### Source material
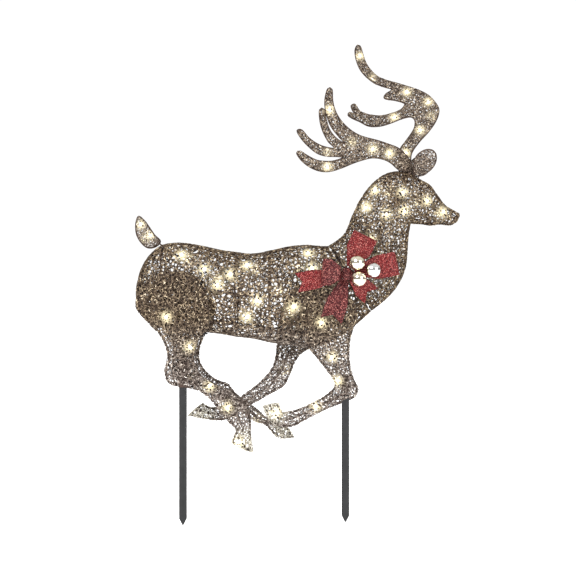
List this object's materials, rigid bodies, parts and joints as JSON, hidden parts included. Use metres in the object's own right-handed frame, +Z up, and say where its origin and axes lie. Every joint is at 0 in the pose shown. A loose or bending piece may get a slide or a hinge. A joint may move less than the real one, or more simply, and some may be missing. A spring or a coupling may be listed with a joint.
{
  "type": "light up yard reindeer",
  "caption": "Running wire-frame deer covered in glitter net with lamps inside, a ribbon bow at the neck and flat ground stakes; neck, antlers and tail plug in.",
  "frame": {"origin": "on the ground line, midway between the two stakes, in the deer's middle plane", "axes": "+X towards the nose, +Z up, -Y is the side that carries the bow"},
  "size_m": [0.7767, 0.2582, 1.1673],
  "materials": {
    "wire": "satin dark brown enamel",
    "net_brown": "random-thread glitter net, brown and gold",
    "net_legs": "random-thread glitter net, tan and silver, whitish hooves",
    "net_pale": "random-thread glitter net, silver and tan",
    "ball": "champagne mirror",
    "ribbon": "red glitter ribbon",
    "stake": "dark grey powder coat",
    "lead": "brown insulated lead and lamp holders",
    "inlet": "black moulded connector",
    "zinc": "zinc plated"
  },
  "bodies": {
    "torso": {"leg_bolt_front_far": "zinc", "leg_bolt_front_near": "zinc", "leg_bolt_hind_far": "zinc", "leg_bolt_hind_near": "zinc", "leg_cover_front_far": "net_legs", "leg_cover_front_near": "net_legs", "leg_cover_hind_far": "net_legs", "leg_cover_hind_near": "net_legs", "leg_frame_front_far": "wire", "leg_frame_front_near": "wire", "leg_frame_hind_far": "wire", "leg_frame_hind_near": "wire", "light_string_body": "lead", "neck_socket_lower": "wire", "neck_socket_upper": "wire", "power_inlet": "inlet", "stake_sleeve_front": "wire", "stake_sleeve_rear": "wire", "tail_socket": "wire", "torso_cover": "net_brown", "torso_frame": "wire", "wing_nut_front_far": "zinc", "wing_nut_front_near": "zinc", "wing_nut_hind_far": "zinc", "wing_nut_hind_near": "zinc"},
    "neck_head": {"antler_socket_far": "wire", "antler_socket_near": "wire", "bow_ball_lower_left": "ball", "bow_ball_right": "ball", "bow_ball_upper_left": "ball", "bow_knot": "ribbon", "bow_loop_left": "ribbon", "bow_loop_right": "ribbon", "bow_loop_upper": "ribbon", "bow_tail_left": "ribbon", "bow_tail_lower": "ribbon", "bow_tail_right": "ribbon", "ear_cover_far": "net_brown", "ear_cover_near": "net_brown", "ear_frame_far": "wire", "ear_frame_near": "wire", "light_string_neck_head": "lead", "neck_head_cover": "net_brown", "neck_head_frame": "wire"},
    "antler_near": {"antler_cover_near": "net_pale", "antler_frame_near": "wire", "light_string_antler_near": "lead"},
    "antler_far": {"antler_cover_far": "net_pale", "antler_frame_far": "wire", "light_string_antler_far": "lead"},
    "tail": {"light_string_tail": "lead", "tail_cover": "net_pale", "tail_frame": "wire"},
    "stake_rear": {"stake_rear": "stake"},
    "stake_front": {"stake_front": "stake"}
  },
  "joints": [
    {"name": "neck_pull", "type": "slide", "parent": "torso", "child": "neck_head", "axis": [0.8329, 0, 0.5535], "range_m": [0, 0.045]},
    {"name": "antler_near_pull", "type": "slide", "parent": "neck_head", "child": "antler_near", "axis": [0, -0.324, 0.946], "range_m": [0, 0.045]},
    {"name": "antler_far_pull", "type": "slide", "parent": "neck_head", "child": "antler_far", "axis": [0, 0.324, 0.946], "range_m": [0, 0.045]},
    {"name": "tail_pull", "type": "slide", "parent": "torso", "child": "tail", "axis": [-0.8, 0, 0.6], "range_m": [0, 0.06]},
    {"name": "stake_rear_pull", "type": "slide", "parent": "torso", "child": "stake_rear", "axis": [0, 0, -1], "range_m": [0, 0.06]},
    {"name": "stake_front_pull", "type": "slide", "parent": "torso", "child": "stake_front", "axis": [0, 0, -1], "range_m": [0, 0.042]}
  ]
}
######
Instructions to follow
Using the data above, reproduce every line exactly.

Result of the exercise
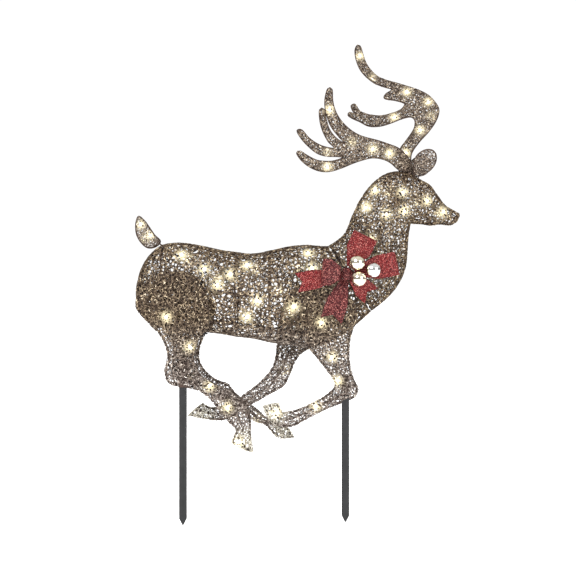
List this object's materials, rigid bodies, parts and joints as JSON, hidden parts included. Use metres in the object's own right-handed frame, +Z up, and say where its origin and axes lie. Every joint is at 0 in the pose shown. A loose or bending piece may get a slide or a hinge. A joint may move less than the real one, or more simply, and some may be missing. A spring or a coupling may be listed with a joint.
{
  "type": "light up yard reindeer",
  "caption": "Running wire-frame deer covered in glitter net with lamps inside, a ribbon bow at the neck and flat ground stakes; neck, antlers and tail plug in.",
  "frame": {"origin": "on the ground line, midway between the two stakes, in the deer's middle plane", "axes": "+X towards the nose, +Z up, -Y is the side that carries the bow"},
  "size_m": [0.7767, 0.2582, 1.1673],
  "materials": {
    "wire": "satin dark brown enamel",
    "net_brown": "random-thread glitter net, brown and gold",
    "net_legs": "random-thread glitter net, tan and silver, whitish hooves",
    "net_pale": "random-thread glitter net, silver and tan",
    "ball": "champagne mirror",
    "ribbon": "red glitter ribbon",
    "stake": "dark grey powder coat",
    "lead": "brown insulated lead and lamp holders",
    "inlet": "black moulded connector",
    "zinc": "zinc plated"
  },
  "bodies": {
    "torso": {"leg_bolt_front_far": "zinc", "leg_bolt_front_near": "zinc", "leg_bolt_hind_far": "zinc", "leg_bolt_hind_near": "zinc", "leg_cover_front_far": "net_legs", "leg_cover_front_near": "net_legs", "leg_cover_hind_far": "net_legs", "leg_cover_hind_near": "net_legs", "leg_frame_front_far": "wire", "leg_frame_front_near": "wire", "leg_frame_hind_far": "wire", "leg_frame_hind_near": "wire", "light_string_body": "lead", "neck_socket_lower": "wire", "neck_socket_upper": "wire", "power_inlet": "inlet", "stake_sleeve_front": "wire", "stake_sleeve_rear": "wire", "tail_socket": "wire", "torso_cover": "net_brown", "torso_frame": "wire", "wing_nut_front_far": "zinc", "wing_nut_front_near": "zinc", "wing_nut_hind_far": "zinc", "wing_nut_hind_near": "zinc"},
    "neck_head": {"antler_socket_far": "wire", "antler_socket_near": "wire", "bow_ball_lower_left": "ball", "bow_ball_right": "ball", "bow_ball_upper_left": "ball", "bow_knot": "ribbon", "bow_loop_left": "ribbon", "bow_loop_right": "ribbon", "bow_loop_upper": "ribbon", "bow_tail_left": "ribbon", "bow_tail_lower": "ribbon", "bow_tail_right": "ribbon", "ear_cover_far": "net_brown", "ear_cover_near": "net_brown", "ear_frame_far": "wire", "ear_frame_near": "wire", "light_string_neck_head": "lead", "neck_head_cover": "net_brown", "neck_head_frame": "wire"},
    "antler_near": {"antler_cover_near": "net_pale", "antler_frame_near": "wire", "light_string_antler_near": "lead"},
    "antler_far": {"antler_cover_far": "net_pale", "antler_frame_far": "wire", "light_string_antler_far": "lead"},
    "tail": {"light_string_tail": "lead", "tail_cover": "net_pale", "tail_frame": "wire"},
    "stake_rear": {"stake_rear": "stake"},
    "stake_front": {"stake_front": "stake"}
  },
  "joints": [
    {"name": "neck_pull", "type": "slide", "parent": "torso", "child": "neck_head", "axis": [0.8329, 0, 0.5535], "range_m": [0, 0.045]},
    {"name": "antler_near_pull", "type": "slide", "parent": "neck_head", "child": "antler_near", "axis": [0, -0.324, 0.946], "range_m": [0, 0.045]},
    {"name": "antler_far_pull", "type": "slide", "parent": "neck_head", "child": "antler_far", "axis": [0, 0.324, 0.946], "range_m": [0, 0.045]},
    {"name": "tail_pull", "type": "slide", "parent": "torso", "child": "tail", "axis": [-0.8, 0, 0.6], "range_m": [0, 0.06]},
    {"name": "stake_rear_pull", "type": "slide", "parent": "torso", "child": "stake_rear", "axis": [0, 0, -1], "range_m": [0, 0.06]},
    {"name": "stake_front_pull", "type": "slide", "parent": "torso", "child": "stake_front", "axis": [0, 0, -1], "range_m": [0, 0.042]}
  ]
}